The addition of a little bit of democracy, she says, can sometimes make it more possible for people to turn on each other. There are huge efforts to protect the Rohyinga Muslim population; there was a successful Twitter hashtag campaign called #justsaytheirname, designed to bring pressure on President Obama when he was there recently, to mention them and ask about their future.
@ajws Great update - see it live on Voice Rohingya: http://t.co/9D3ihiIBNR
— Voice of Rohingya (@VoiceRohingya) November 13, 2014
(She also noted that oppression can take many forms; the Burmese government is taking a census, and has instructed their census-takers to ask what religion people are and if they say Muslim, not to count them.)
Then she shifts focus from Burma to violence against women. "A huge piece of our work," she says, "our biggest current campaign, is the #WeBelieve campaign, to address the global epidemic of violence against women and girls."
She tells a story about Teresa, in Nicaragua, who married at nineteen and had six children. "For thirty years, Teresa suffered physical abuse at the hands of her husband," Ruth tells us. "She had no idea who to turn to or what possible help there could be for her. And then a few years ago her oldest daughter told her that her husband was molesting their daughters as they came of age. Teresa and that daughter then spent two years conspiring to never leave the younger girls alone with him, but she had no place to go."
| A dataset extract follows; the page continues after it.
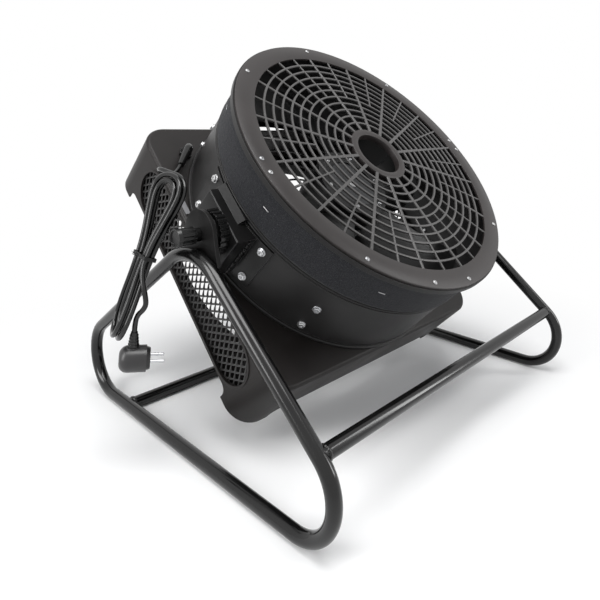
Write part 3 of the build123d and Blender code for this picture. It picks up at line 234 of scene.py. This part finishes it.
copper = material("copper", (0.62, 0.25, 0.10), (0.75, 0.33, 0.14), (0.30, 0.42), metal=0.9,
                  broad=60, grain=1500, bump=0.5)
can_metal = material("can_metal", (0.62, 0.63, 0.64), (0.72, 0.72, 0.73), (0.28, 0.38), metal=0.9,
                     grain=600, bump=0.15)
tape = material("tape", (0.003, 0.0035, 0.005), (0.009, 0.0095, 0.013), (0.70, 0.90), broad=420,
                grain=1500, bump=0.9, depth=0.0006, sheen=0.06, fleck=0.22, shine=0.25)
pale_strip_grey = material("pale_strip_grey", (0.20, 0.20, 0.21), (0.26, 0.26, 0.27), (0.45, 0.60),
                      grain=300, bump=0.10)
twist_wire = material("twist_wire", (0.010, 0.010, 0.010), (0.020, 0.020, 0.020), (0.45, 0.6),
                      grain=900, bump=0.3)

FINISHES = {
    "gloss_black_steel": gloss_paint,
    "black_bracket_steel": bracket_paint,
    "black_rubber": dull_rubber,
    "matt_black_steel": drum_paint,
    "hook_tape": tape,
    "black_plastic": black_plastic,
    "zinc_steel": zinc,
    "stator_iron": stator_steel,
    "rotor_iron": rotor_paint,
    "copper_winding": copper,
    "capacitor_can": can_metal,
}
OWN_FINISHES = {
    "housing_shell": housing_paint,
    "front_guard": guard_plastic,
    "fan_blades": blade_plastic,
    "strain_relief": cord_rubber,
    "plug_sleeve": cord_rubber,
    "mains_plug": plug_plastic,
}
for node_name, node in nodes.items():
    for holder in node.material_slots:
        holder.material = OWN_FINISHES.get(node_name, FINISHES[holder.material.name.split(".")[0]])


# ---------------------------------------------------------------- pieces
def piece(name, shape, body, finish, replaced=(), smooth=35.0):
    """Makes a named piece from a bmesh, and lets it ride a body."""
    bmesh.ops.recalc_face_normals(shape, faces=shape.faces)
    data = bpy.data.meshes.new(name)
    shape.to_mesh(data)
    shape.free()
    made = bpy.data.objects.new(name, data)
    scene.collection.objects.link(made)
    made.data.materials.append(finish)
    for polygon in data.polygons:
        polygon.use_smooth = True
    data.set_sharp_from_angle(angle=math.radians(smooth))
    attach(made, body)
    if replaced:
        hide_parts(*replaced)
    return made


def join_rings(shape, low, high):
    """Faces between two closed rings of as many points."""
    for here in range(len(low)):
        after = (here + 1) % len(low)
        shape.faces.new((low[here], low[after], high[after], high[here]))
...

"And then one day she listened to the radio, a powerful tool in the global South, and heard an ad from AMEWAS, one of AJWS' grantees, which is dedicated to educating women and girls about their rights and to expanding womens' access to the judicial system. Because of this one radio ad, Teresa went to her brother and decided to leave her home." She took her children, went to the AMEWAS shelter, and they supported her in pressing charges against her husband and in 2011 he was sentenced to years in prison. AMEWAS then worked in a precedent-setting case to transfer possession of their property to Teresa.
"We have many Teresas," Ruth says. "We have many partner organizations and many stories. And we share the stories so that people will see the human beings who are affected by our work, and understand that all of these are ways to make a difference."
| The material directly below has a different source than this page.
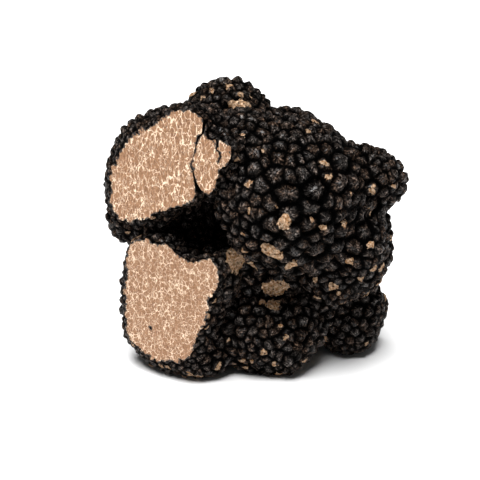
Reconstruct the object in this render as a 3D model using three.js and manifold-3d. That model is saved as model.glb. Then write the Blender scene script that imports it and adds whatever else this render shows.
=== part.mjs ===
// A black truffle, grown as one lobed piece and sliced once by a knife, in millimetres, +Z up.
// It stands on the flattened undersides of its lower lobes, with the origin at the centre of its base.

import * as THREE from 'three';
import { mergeVertices } from 'three/addons/utils/BufferGeometryUtils.js';
import Module from 'manifold-3d';

const wasm = await Module();
wasm.setup();

// ---- driving dimensions, in millimetres and degrees ----

const CENTRE = { x: -0.6, y: 0.1 }; // the middle of the grown lobes, moved onto the origin

const KNIFE = { yaw: 35, tilt: 4, distance: 26.5 }; // the flat slice that bares the flesh
const KNIFE_BLOCK = 200;
const SWELL = 4.5; // how far behind the slice a sliced lobe is widest
const LEAD = 5; // how far a sliced lobe reached in front of the slice

const LUMP = { height: 0.5, length: 13 }; // gentle unevenness of the lobes

const SPHERE_SIDES = 24;
const SLICED_SIDES = 34; // their outlines need more points
const SPHERE_RINGS = 14;
const WELD = 1e-4; // points closer than this are one

// Sliced lobes: where the middle of the face lies, the face's outline, and the lobe's outline where
// it is widest. Outlines are radii, evenly spaced anticlockwise from the face's right.
const SLICED_LOBES = [
  {
    x: -25, z: 55, depth: 18,
    face: [11.5, 13, 21, 17, 12, 10, 10.5, 11.5, 12.5, 15.5, 18.5, 15, 11, 9.5, 10.5, 13],
    widest: [13, 16, 20.5, 18.5, 15.5, 14.5, 15.5, 17, 18.5, 22, 24, 20, 14, 11.5, 12, 13],
  },
  {
    x: -22.5, z: 22, depth: 18,
    face: [
      13, 13.5, 18.5, 19.5, 13.5, 14.5, 15, 15, 17, 17.5, 15.5, 13.5,
      13.5, 14, 15, 17.5, 17.5, 17, 16.5, 15, 15, 13, 12, 12.5,
    ],
    widest: [12.5, 16, 19, 16.5, 16, 17, 18, 18.5, 19, 20.5, 22.5, 22.5, 22, 20, 15, 12.5],
  },
  {
    x: -11, z: 59.5, depth: 9,
    face: [3.5, 6, 7.5, 6, 6, 6, 6, 5.5, 5, 5.5, 6.5, 7.5, 7.5, 4, 2.5, 2.5],
    widest: [6, 8.5, 7, 7.5, 6, 7, 8.5, 5.5],
  },
];

// Whole lobes: centre and half sizes along x, y and z.
const LOBES = [
  { name: 'heart', at: [2, 7, 37], size: [25, 19, 30] },
  { name: 'great front', at: [8, -8.5, 48], size: [19.5, 19.5, 20] },
  { name: 'front shoulder', at: [-3, -7, 61], size: [10.5, 10.5, 9] },
  { name: 'crown', at: [-6.5, 6, 65], size: [11, 9.5, 9.6] },
  { name: 'crown bud', at: [0.5, 6, 65.5], size: [4.5, 5, 4.5] },
  { name: 'left waist', at: [-30, 4, 38], size: [9, 8, 8] },
  { name: 'right saddle', at: [23, -2, 51], size: [8, 9, 8] },
  { name: 'right bud', at: [29.3, -4, 50.3], size: [8.8, 9, 9.6] },
  { name: 'right middle', at: [20, -1, 33.5], size: [15.5, 15, 17] },
  { name: 'right foot', at: [25.2, 6, 10.5], size: [9.6, 12, 11.5] },
  { name: 'front foot', at: [3.5, -6, 10.5], size: [15, 12, 12] },
  { name: 'foot bridge', at: [16.5, 1, 17], size: [8, 9, 10.5] },
  { name: 'right cheek', at: [24, -9, 36], size: [9, 9, 10] },
  { name: 'sliced foot', at: [-15.5, -11.5, 6.5], size: [9, 6.5, 7] },
  { name: 'left back', at: [-16, 14, 41], size: [15, 13, 17] },
  { name: 'left back foot', at: [-14, 9, 14.5], size: [15, 14, 15] },
  { name: 'back foot', at: [2, 15, 14], size: [14, 13, 14.5] },
  { name: 'back right', at: [18, 15, 28], size: [14, 12, 14] },
  { name: 'back top', at: [8, 14, 48], size: [17, 14, 16] },
];

// The dark hollow between the two sliced lobes, and the cleft between the upper faces.
const HOLLOW = { at: [-13, -11, 40], size: [8.5, 15, 7], lean: -6 };
const CLEFT = { at: [-15, 58], length: 14, width: 0.7, depth: 5, lean: 4 };

// ---- solids ----

const knifeYaw = THREE.MathUtils.degToRad(KNIFE.yaw);
const knifeTilt = THREE.MathUtils.degToRad(KNIFE.tilt);
const knifeNormal = new THREE.Vector3(
  -Math.sin(knifeYaw) * Math.cos(knifeTilt),
  -Math.cos(knifeYaw) * Math.cos(knifeTilt),
  Math.sin(knifeTilt),
);
const alongFace = new THREE.Vector3(Math.cos(knifeYaw), -Math.sin(knifeYaw), 0);
const upFace = new THREE.Vector3().crossVectors(alongFace, knifeNormal).negate();
const faceAxes = new THREE.Matrix4().makeBasis(alongFace, upFace, knifeNormal);

function onKnifePlane(x, z) {
  const y = (KNIFE.distance - knifeNormal.x * x - knifeNormal.z * z) / knifeNormal.y;
  return new THREE.Vector3(x, y, z);
}

function solidOf(geometry) {
  const bare = geometry.clone();
  bare.deleteAttribute('normal');
  bare.deleteAttribute('uv');
  const merged = mergeVertices(bare, WELD);
  return new wasm.Manifold(new wasm.Mesh({
    numProp: 3,
    vertProperties: merged.attributes.position.array,
    triVerts: new Uint32Array(merged.index.array),
  }));
}

function geometryOf(solid) {
  const mesh = solid.getMesh();
  const geometry = new THREE.BufferGeometry();
  geometry.setAttribute('position', new THREE.BufferAttribute(mesh.vertProperties, 3));
  geometry.setIndex(new THREE.BufferAttribute(mesh.triVerts, 1));
  geometry.computeVertexNormals();
  return geometry;
}

function movePoints(geometry, moved) {
  const points = geometry.attributes.position;
  const point = new THREE.Vector3();
  for (let i = 0; i < points.count; i += 1) {
    point.fromBufferAttribute(points, i);
    moved(point);
    points.setXYZ(i, point.x, point.y, point.z);
  }
  return geometry;
}

function addLumps(point, centre) {
  const wave = (2 * Math.PI) / LUMP.length;
  const lump = Math.sin(point.x * wave) * Math.sin(point.y * wave + 1) * Math.sin(point.z * wave + 2);
  const outward = point.clone().sub(centre).normalize();
  point.addScaledVector(outward, LUMP.height * lump);
}

// A smooth closed curve through evenly spaced radii.
function radiusAt(radii, turn) {
  const place = (turn / (2 * Math.PI)) * radii.length;
  const first = Math.floor(place);
  const part = place - first;
  const near = (step) => radii[(((first + step) % radii.length) + radii.length) % radii.length];
  const rise = near(1) - near(-1);
  const bend = 2 * near(-1) - 5 * near(0) + 4 * near(1) - near(2);
  const twist = 3 * (near(0) - near(1)) + near(2) - near(-1);
  return near(0) + 0.5 * part * (rise + part * (bend + part * twist));
}

function wholeLobe({ at, size }) {
  const centre = new THREE.Vector3(...at);
  const geometry = new THREE.SphereGeometry(1, SPHERE_SIDES, SPHERE_RINGS);
  geometry.rotateX(Math.PI / 2);
  geometry.scale(...size);
  geometry.translate(...at);
  return solidOf(movePoints(geometry, (point) => addLumps(point, centre)));
}

// A lobe that met the knife: its section follows one outline at the face and another where it is
// widest, SWELL behind the face, and it closes as a half ellipsoid, depth further back.
function slicedLobe({ x, z, depth, face, widest }) {
  const faceHeight = SWELL / (SWELL + LEAD);
  const faceReach = Math.sqrt(1 - faceHeight * faceHeight);
  const geometry = new THREE.SphereGeometry(1, SLICED_SIDES, SPHERE_RINGS);
  geometry.rotateX(Math.PI / 2);
  movePoints(geometry, (point) => {
    const turn = Math.atan2(point.y, point.x);
    const reach = Math.hypot(point.x, point.y);
    const wide = radiusAt(widest, turn);
    let radius = wide * reach;
    if (point.z > 0) {
      const closing = point.z < faceHeight ? point.z / faceHeight : reach / faceReach;
      radius += (radiusAt(face, turn) - wide * faceReach) * closing;
    }
    const ahead = point.z > 0 ? (SWELL + LEAD) * point.z : depth * point.z;
    point.set(radius * Math.cos(turn), radius * Math.sin(turn), ahead - SWELL);
  });
  const onPlane = onKnifePlane(x, z);
  geometry.applyMatrix4(faceAxes);
  geometry.translate(onPlane.x, onPlane.y, onPlane.z);
  return solidOf(geometry);
}

function hollow() {
  const geometry = new THREE.SphereGeometry(1, SPHERE_SIDES, SPHERE_RINGS);
  geometry.scale(...HOLLOW.size);
  geometry.rotateX(THREE.MathUtils.degToRad(HOLLOW.lean));
  geometry.rotateZ(-knifeYaw);
  geometry.translate(...HOLLOW.at);
  return solidOf(geometry);
}

// A thin wedge, widest at the face, between the two upper faces.
function cleft() {
  const half = CLEFT.width / 2;
  const outline = new THREE.Shape();
  outline.moveTo(-half, 0);
  outline.lineTo(0, -CLEFT.depth);
  outline.lineTo(half, 0);
  outline.lineTo(half, CLEFT.width);
  outline.lineTo(-half, CLEFT.width);
  outline.closePath();
  const geometry = new THREE.ExtrudeGeometry(outline, { depth: CLEFT.length, bevelEnabled: false });
  geometry.translate(0, 0, -CLEFT.length / 2);
  geometry.rotateX(Math.PI / 2);
  geometry.rotateZ(THREE.MathUtils.degToRad(CLEFT.lean));
  geometry.applyMatrix4(faceAxes);
  const onPlane = onKnifePlane(...CLEFT.at);
  geometry.translate(onPlane.x, onPlane.y, onPlane.z);
  return solidOf(geometry);
}

// Everything in front of the slice.
function knife() {
  const geometry = new THREE.BoxGeometry(KNIFE_BLOCK, KNIFE_BLOCK, KNIFE_BLOCK);
  geometry.translate(0, 0, KNIFE_BLOCK / 2 + KNIFE.distance);
  geometry.applyMatrix4(faceAxes);
  return solidOf(geometry);
}

// Everything under the surface that the truffle rests on.
function ground() {
  const geometry = new THREE.BoxGeometry(KNIFE_BLOCK, KNIFE_BLOCK, KNIFE_BLOCK);
  geometry.translate(0, 0, -KNIFE_BLOCK / 2);
  return solidOf(geometry);
}

function truffle() {
  let body = slicedLobe(SLICED_LOBES[0]);
  for (const lobe of SLICED_LOBES.slice(1)) body = body.add(slicedLobe(lobe));
  for (const lobe of LOBES) body = body.add(wholeLobe(lobe));
  for (const cutter of [hollow(), cleft(), knife(), ground()]) body = body.subtract(cutter);
  return body.translate([-CENTRE.x, -CENTRE.y, 0]);
}

const material = new THREE.MeshStandardMaterial({ color: 0x1c1714, roughness: 0.6, metalness: 0 });

const mesh = new THREE.Mesh(geometryOf(truffle()), material);
mesh.name = 'truffle';

const group = new THREE.Group();
group.add(mesh);

export default group;
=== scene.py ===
"""A black truffle with a warty skin, sliced flat on one side to bare its marbled flesh.

Everything is in metres, +Z up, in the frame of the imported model. Sizes are given in millimetres
and turned into metres by MM.
"""

import math
import random

import bpy
import bmesh
import numpy as np
from mathutils import Matrix, Vector, geometry, kdtree, noise


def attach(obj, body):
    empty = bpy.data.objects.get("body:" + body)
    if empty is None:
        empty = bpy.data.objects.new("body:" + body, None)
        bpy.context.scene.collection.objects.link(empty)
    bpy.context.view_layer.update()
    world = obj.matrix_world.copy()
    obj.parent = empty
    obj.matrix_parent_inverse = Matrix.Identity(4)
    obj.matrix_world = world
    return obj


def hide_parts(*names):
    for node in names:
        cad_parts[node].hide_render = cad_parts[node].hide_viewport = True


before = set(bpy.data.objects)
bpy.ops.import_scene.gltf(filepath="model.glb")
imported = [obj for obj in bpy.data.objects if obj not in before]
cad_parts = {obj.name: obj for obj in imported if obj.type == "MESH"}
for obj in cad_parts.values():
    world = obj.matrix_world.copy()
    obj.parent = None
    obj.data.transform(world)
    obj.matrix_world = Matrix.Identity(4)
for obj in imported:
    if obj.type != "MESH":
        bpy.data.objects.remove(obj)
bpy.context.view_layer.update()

MM = 0.001

# ---- the body, in millimetres and degrees ----

CENTRE = Vector((-0.6, 0.1, 0))  # the middle of the grown lobes, moved onto the origin
KNIFE_YAW, KNIFE_TILT = 35, 4  # how far the slice is turned to the left, and leans back
KNIFE_DISTANCE = 26.5  # from the origin of the lobes' layout to the slice
SWELL = 4.5  # how far behind the slice a sliced lobe is widest
LEAD = 5  # how far a sliced lobe reached in front of the slice

# Sliced lobes: where the middle of the face lies, how deep the lobe goes, the face's outline, and
# the lobe's outline where it is widest. Outlines are radii, evenly spaced anticlockwise from the
# face's right.
SLICED_LOBES = {
    "upper": ((-25, 55), 18,
              [11.5, 13, 21, 17, 12, 10, 10.5, 11.5, 12.5, 15.5, 18.5, 15, 11, 9.5, 10.5, 13],
              [13, 16, 20.5, 18.5, 15.5, 14.5, 15.5, 17, 18.5, 22, 24, 20, 14, 11.5, 12, 13]),
    "lower": ((-22.5, 22), 18,
              [13, 13.5, 18.5, 19.5, 13.5, 14.5, 15, 15, 17, 17.5, 15.5, 13.5,
               13.5, 14, 15, 17.5, 17.5, 17, 16.5, 15, 15, 13, 12, 12.5],
              [12.5, 16, 19, 16.5, 16, 17, 18, 18.5, 19, 20.5, 22.5, 22.5, 22, 20, 15, 12.5]),
    "small": ((-11, 59.5), 9,
              [3.5, 6, 7.5, 6, 6, 6, 6, 5.5, 5, 5.5, 6.5, 7.5, 7.5, 4, 2.5, 2.5],
              [6, 8.5, 7, 7.5, 6, 7, 8.5, 5.5]),
}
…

"We are interested in debating with people the tensions that come up in our community -- the tensions between the local and the global, as if they were entirely disconnected; the tensions between the particular and the universal." People are often persuaded that they should do local, or that they should do global, but not that they should do both. But, Ruth argues, we live in an interdependent world. How we act locally can impact people elsewhere. What we do in Washington can make a dramatic difference for people tens of thousands of miles away.
Ruth mentions the International Violence Against Women Act, which will promote the dignity of millions of women and girls around the world; it has been introduced to Congress four times since 2005, and represents an unprecedented commitment by the US government to support the needs of women and girls... if Congress will pass it. (This has become one of AJWS' major campaigns - see We Believe.)
She praises grassroots groups like AMEWAS who are doing work on the ground around the world, and notes that the IVAWA would make it more possible for women and girls to earn an income, to collect food and water without fear of harassment, to live without fear of rape and violence. If the IVAWA were passed, she says, "organizations like AMEWAS, of which there are thousands in the developing world, would finally get some of the funding and recognition that they deserve."
This act would provide public education campaigns. It would allow the US government to raise the question of the prevalence of gender-based violence in all of its negotiations with any country, and would require us to raise it in our dealings with countries where the problem is most significant. "It would move this crisis of violence against women and girls from being an invisible source of shame to being a public issue which governments are working to solve."
"Don't laugh," she says, "but we have a new Congress." Rueful laughter runs around the room; how many of us believe that Congress is actually capable of creating positive meaningful change? "At this moment in time, any piece of legislation which mentions women is assumed by some in Congress to have something to do with abortion," she notes, "so even though IVAWA absolutely does not, that poses a challenge... But there are members of Congress who are supporting this work, including many female Jewish members of Congress." (That draws a cheer from the crowd.) Working on IVAWA is an uphill climb, but it matters.
Ruth urges us as Jewish Renewal clergy to think, speak, and act globally; to care about people far beyond our borders, whatever our borders may be; to learn about the needs and struggles of people around the world, to share their stories; to help AJWS not only identify the policies which need change but also the legislators who need help relating to parts of the world to which they have been persistently blind. And she urges us to think about getting engaged in the IVAWA effort and the WeBelieve effort and in the ongoing work they are doing with the support of the American Jewish community.
She closes with a quote from Grace Paley: "the only recognizable feature of hope is action." Let's act for women and girls, for indigenous people, for those around the world who are suffering the worst ravages of oppression and injustice. It's our mandate as Jews, and it's the legacy we can carry forward into the future together.